Speaking of the way, if you speak overmuch of the way, you will speak of the way, and speak of the way, and speak of the way, and still be speaking of the way, and continue speaking of the way, still speaking of the way, speaking and speaking of the way, your schedule will be full, full, full of it, of speaking of it, speaking, that is, of the way, that is, speaking of it, verbally, aloud, written, typed, in cursive, in curses, when cursing, speaking overmuch of the way, the way, the way, the way and the way, also, the way, and as for how to speak according to the way...that’s another subject entirely.
It is put better as the last thing here but it would be a ludicrous sin to quote from that section directly. In any case that document’s not scripture, a mere four of the twelve have 95% of the value there, or more if one considers the others detract from those four. Or perhaps I only possess four of twelve equal virtues and am telling myself only four matter to make myself feel strong. Regardless, of them, the last of the twelve is the most important.

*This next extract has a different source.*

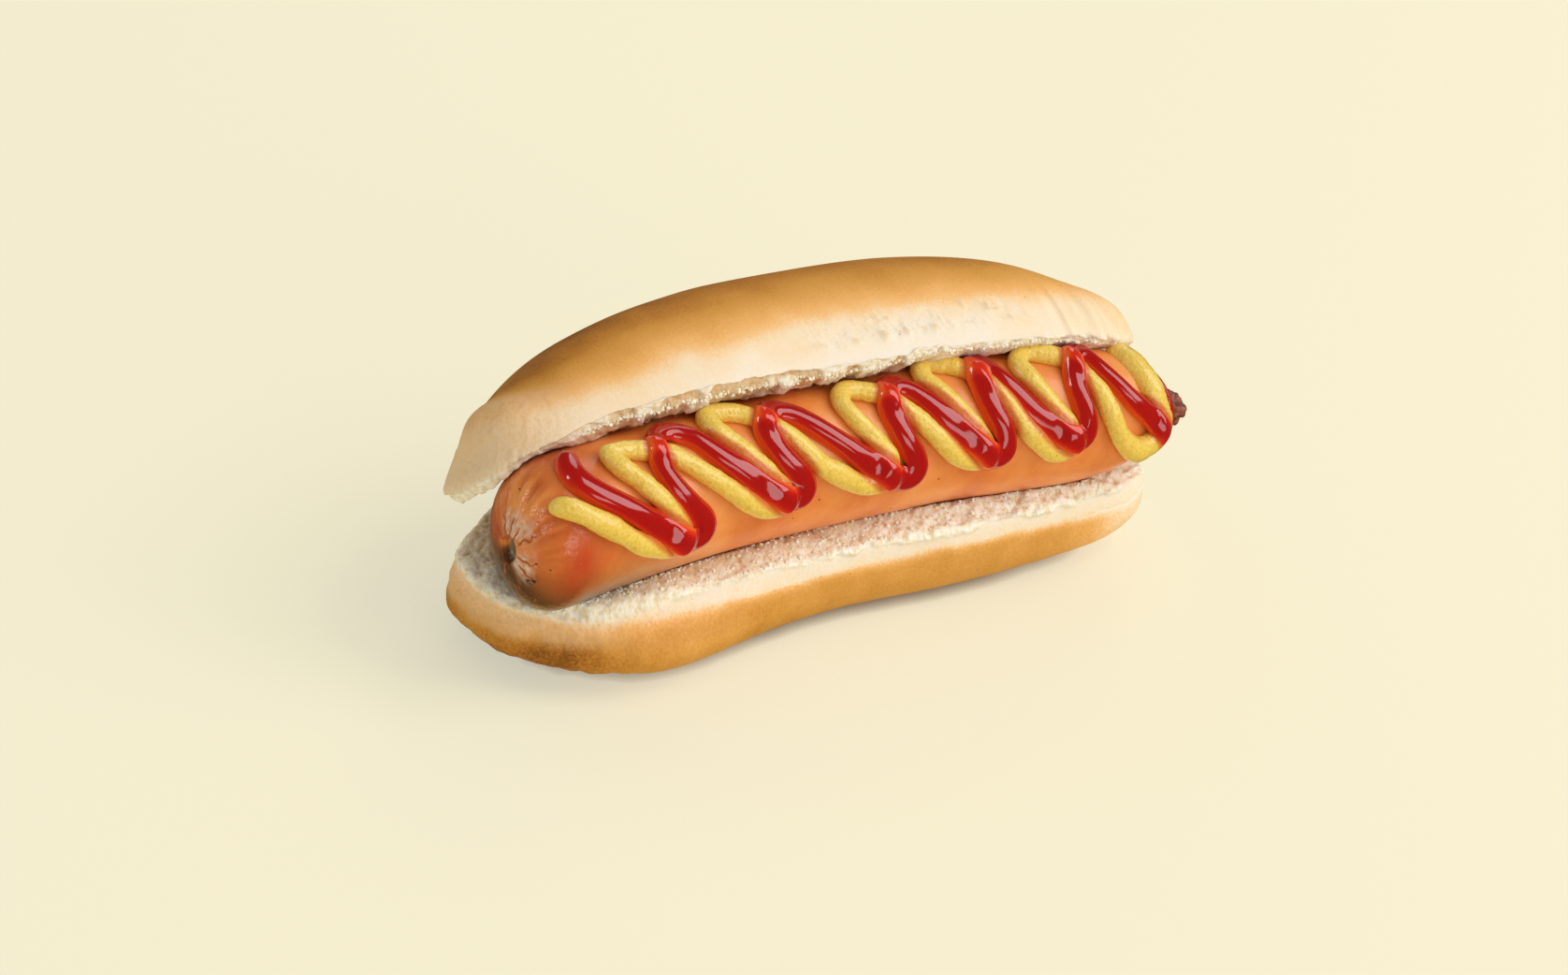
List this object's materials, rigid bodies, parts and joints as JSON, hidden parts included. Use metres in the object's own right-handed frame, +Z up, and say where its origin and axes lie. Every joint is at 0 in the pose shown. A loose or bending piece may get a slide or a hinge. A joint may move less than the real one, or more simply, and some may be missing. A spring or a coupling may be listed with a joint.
{
  "type": "hot dog",
  "caption": "Hot dog: a soft split roll, open along its front, holds a frankfurter with zigzags of mustard and ketchup piped over it.",
  "frame": {"origin": "middle of the footprint, on the surface that the roll stands on", "axes": "+X along the roll towards the sausage's knotted end, +Y towards the hinge of the roll, +Z up; the open side with the sauces faces -Y"},
  "size_m": [0.151, 0.0616, 0.0558],
  "materials": {
    "crust": "soft, matt, baked golden brown",
    "sausage_skin": "moist, glossy, orange-brown",
    "crumb": "white, open, torn bread crumb",
    "mustard": "smooth, satin, yellow",
    "ketchup": "wet, glossy, deep red"
  },
  "bodies": {
    "root": {"roll": "crust", "sausage": "sausage_skin"}
  },
  "joints": []
}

You say in a comment on this page: “there is nothing rational about interpreting words like “surely” literally when they are obviously being used in a casual or innocently rhetorical way”.
Stop doing that!
Thanks!
That is certainly true (the fact that only the output of the dynamic is overwhelmingly important is what I was getting at with those excessive mentions of “shut up and multiply”). But if the implementation of the initial dynamic is less than ideal, then there may not be perfect independence between the output and any strong ideological strain or value that someone managed to implant in a relatively small group of people.
Knowing more, thinking faster and growing up closer together may very well render such a problem completely irrelevant, but that doesn’t constitute a reason to assume that these specifications will do so given their implementation by human programmers. This is a point in favour of the universal CEV, but similar considerations apply in favour of the selective CEV (as I attempted to show in my essay).
I’ve retracted that comment. I suppose that the careful use of probabilistic terms is important in general.